### Records provided
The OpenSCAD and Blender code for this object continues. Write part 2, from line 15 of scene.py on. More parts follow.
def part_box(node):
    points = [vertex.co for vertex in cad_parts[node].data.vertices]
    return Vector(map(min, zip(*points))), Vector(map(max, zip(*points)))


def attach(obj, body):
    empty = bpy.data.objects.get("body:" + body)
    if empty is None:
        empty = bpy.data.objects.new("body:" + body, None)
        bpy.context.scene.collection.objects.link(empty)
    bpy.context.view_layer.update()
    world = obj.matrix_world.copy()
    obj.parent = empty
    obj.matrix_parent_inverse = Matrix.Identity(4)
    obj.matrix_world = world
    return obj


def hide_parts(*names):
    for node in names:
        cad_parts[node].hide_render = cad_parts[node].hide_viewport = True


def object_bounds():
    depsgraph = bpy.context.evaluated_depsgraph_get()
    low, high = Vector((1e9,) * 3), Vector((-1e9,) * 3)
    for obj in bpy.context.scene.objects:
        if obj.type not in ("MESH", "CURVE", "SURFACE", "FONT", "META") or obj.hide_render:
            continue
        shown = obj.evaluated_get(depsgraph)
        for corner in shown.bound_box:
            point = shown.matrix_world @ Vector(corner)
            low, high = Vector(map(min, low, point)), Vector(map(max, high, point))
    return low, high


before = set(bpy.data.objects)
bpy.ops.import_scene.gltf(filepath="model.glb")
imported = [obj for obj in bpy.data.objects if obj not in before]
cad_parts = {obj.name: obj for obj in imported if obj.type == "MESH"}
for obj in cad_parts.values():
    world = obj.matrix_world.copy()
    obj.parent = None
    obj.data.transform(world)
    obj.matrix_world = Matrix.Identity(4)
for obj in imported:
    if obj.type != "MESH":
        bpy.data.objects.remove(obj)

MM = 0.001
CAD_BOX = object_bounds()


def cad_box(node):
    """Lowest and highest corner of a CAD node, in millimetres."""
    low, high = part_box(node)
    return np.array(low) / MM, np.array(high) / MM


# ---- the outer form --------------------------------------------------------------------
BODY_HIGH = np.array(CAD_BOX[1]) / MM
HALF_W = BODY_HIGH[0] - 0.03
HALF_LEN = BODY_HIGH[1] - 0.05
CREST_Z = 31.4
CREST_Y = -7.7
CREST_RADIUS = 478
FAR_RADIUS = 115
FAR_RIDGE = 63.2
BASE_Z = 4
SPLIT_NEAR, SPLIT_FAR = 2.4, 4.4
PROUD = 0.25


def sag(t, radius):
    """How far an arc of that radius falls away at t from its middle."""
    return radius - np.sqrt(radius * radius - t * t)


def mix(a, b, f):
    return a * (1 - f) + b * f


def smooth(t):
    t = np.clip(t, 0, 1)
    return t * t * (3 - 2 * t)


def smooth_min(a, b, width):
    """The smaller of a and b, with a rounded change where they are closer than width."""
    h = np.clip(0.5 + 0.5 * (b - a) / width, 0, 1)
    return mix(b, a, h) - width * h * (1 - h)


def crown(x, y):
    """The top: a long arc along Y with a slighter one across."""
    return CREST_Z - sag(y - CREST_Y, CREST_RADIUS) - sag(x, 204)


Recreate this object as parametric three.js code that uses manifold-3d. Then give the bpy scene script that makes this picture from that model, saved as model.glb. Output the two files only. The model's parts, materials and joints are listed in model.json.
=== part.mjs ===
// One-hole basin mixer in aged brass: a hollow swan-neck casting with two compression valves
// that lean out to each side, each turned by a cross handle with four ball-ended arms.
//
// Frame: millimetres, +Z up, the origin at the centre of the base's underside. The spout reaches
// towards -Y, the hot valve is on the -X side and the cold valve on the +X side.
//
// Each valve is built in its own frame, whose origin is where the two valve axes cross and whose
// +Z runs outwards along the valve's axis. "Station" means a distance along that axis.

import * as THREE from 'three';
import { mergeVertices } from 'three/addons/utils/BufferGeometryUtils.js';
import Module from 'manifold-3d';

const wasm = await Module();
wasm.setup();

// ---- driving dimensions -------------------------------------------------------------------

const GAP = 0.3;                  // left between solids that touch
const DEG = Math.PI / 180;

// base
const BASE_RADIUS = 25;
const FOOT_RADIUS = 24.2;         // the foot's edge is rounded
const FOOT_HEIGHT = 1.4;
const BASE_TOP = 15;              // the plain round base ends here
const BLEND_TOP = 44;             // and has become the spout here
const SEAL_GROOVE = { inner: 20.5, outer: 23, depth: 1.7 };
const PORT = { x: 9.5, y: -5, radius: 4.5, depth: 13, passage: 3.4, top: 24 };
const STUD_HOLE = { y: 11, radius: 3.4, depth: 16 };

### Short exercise
Transcribe every record above exactly as it appears.

### Output of the exercise
The OpenSCAD and Blender code for this object continues. Write part 2, from line 15 of scene.py on. More parts follow.
def part_box(node):
    points = [vertex.co for vertex in cad_parts[node].data.vertices]
    return Vector(map(min, zip(*points))), Vector(map(max, zip(*points)))


def attach(obj, body):
    empty = bpy.data.objects.get("body:" + body)
    if empty is None:
        empty = bpy.data.objects.new("body:" + body, None)
        bpy.context.scene.collection.objects.link(empty)
    bpy.context.view_layer.update()
    world = obj.matrix_world.copy()
    obj.parent = empty
    obj.matrix_parent_inverse = Matrix.Identity(4)
    obj.matrix_world = world
    return obj


def hide_parts(*names):
    for node in names:
        cad_parts[node].hide_render = cad_parts[node].hide_viewport = True


def object_bounds():
    depsgraph = bpy.context.evaluated_depsgraph_get()
    low, high = Vector((1e9,) * 3), Vector((-1e9,) * 3)
    for obj in bpy.context.scene.objects:
        if obj.type not in ("MESH", "CURVE", "SURFACE", "FONT", "META") or obj.hide_render:
            continue
        shown = obj.evaluated_get(depsgraph)
        for corner in shown.bound_box:
            point = shown.matrix_world @ Vector(corner)
            low, high = Vector(map(min, low, point)), Vector(map(max, high, point))
    return low, high


before = set(bpy.data.objects)
bpy.ops.import_scene.gltf(filepath="model.glb")
imported = [obj for obj in bpy.data.objects if obj not in before]
cad_parts = {obj.name: obj for obj in imported if obj.type == "MESH"}
for obj in cad_parts.values():
    world = obj.matrix_world.copy()
    obj.parent = None
    obj.data.transform(world)
    obj.matrix_world = Matrix.Identity(4)
for obj in imported:
    if obj.type != "MESH":
        bpy.data.objects.remove(obj)

MM = 0.001
CAD_BOX = object_bounds()


def cad_box(node):
    """Lowest and highest corner of a CAD node, in millimetres."""
    low, high = part_box(node)
    return np.array(low) / MM, np.array(high) / MM


# ---- the outer form --------------------------------------------------------------------
BODY_HIGH = np.array(CAD_BOX[1]) / MM
HALF_W = BODY_HIGH[0] - 0.03
HALF_LEN = BODY_HIGH[1] - 0.05
CREST_Z = 31.4
CREST_Y = -7.7
CREST_RADIUS = 478
FAR_RADIUS = 115
FAR_RIDGE = 63.2
BASE_Z = 4
SPLIT_NEAR, SPLIT_FAR = 2.4, 4.4
PROUD = 0.25


def sag(t, radius):
    """How far an arc of that radius falls away at t from its middle."""
    return radius - np.sqrt(radius * radius - t * t)


def mix(a, b, f):
    return a * (1 - f) + b * f


def smooth(t):
    t = np.clip(t, 0, 1)
    return t * t * (3 - 2 * t)


def smooth_min(a, b, width):
    """The smaller of a and b, with a rounded change where they are closer than width."""
    h = np.clip(0.5 + 0.5 * (b - a) / width, 0, 1)
    return mix(b, a, h) - width * h * (1 - h)


def crown(x, y):
    """The top: a long arc along Y with a slighter one across."""
    return CREST_Z - sag(y - CREST_Y, CREST_RADIUS) - sag(x, 204)


Recreate this object as parametric three.js code that uses manifold-3d. Then give the bpy scene script that makes this picture from that model, saved as model.glb. Output the two files only. The model's parts, materials and joints are listed in model.json.
=== part.mjs ===
// One-hole basin mixer in aged brass: a hollow swan-neck casting with two compression valves
// that lean out to each side, each turned by a cross handle with four ball-ended arms.
//
// Frame: millimetres, +Z up, the origin at the centre of the base's underside. The spout reaches
// towards -Y, the hot valve is on the -X side and the cold valve on the +X side.
//
// Each valve is built in its own frame, whose origin is where the two valve axes cross and whose
// +Z runs outwards along the valve's axis. "Station" means a distance along that axis.

import * as THREE from 'three';
import { mergeVertices } from 'three/addons/utils/BufferGeometryUtils.js';
import Module from 'manifold-3d';

const wasm = await Module();
wasm.setup();

// ---- driving dimensions -------------------------------------------------------------------

const GAP = 0.3;                  // left between solids that touch
const DEG = Math.PI / 180;

// base
const BASE_RADIUS = 25;
const FOOT_RADIUS = 24.2;         // the foot's edge is rounded
const FOOT_HEIGHT = 1.4;
const BASE_TOP = 15;              // the plain round base ends here
const BLEND_TOP = 44;             // and has become the spout here
const SEAL_GROOVE = { inner: 20.5, outer: 23, depth: 1.7 };
const PORT = { x: 9.5, y: -5, radius: 4.5, depth: 13, passage: 3.4, top: 24 };
const STUD_HOLE = { y: 11, radius: 3.4, depth: 16 };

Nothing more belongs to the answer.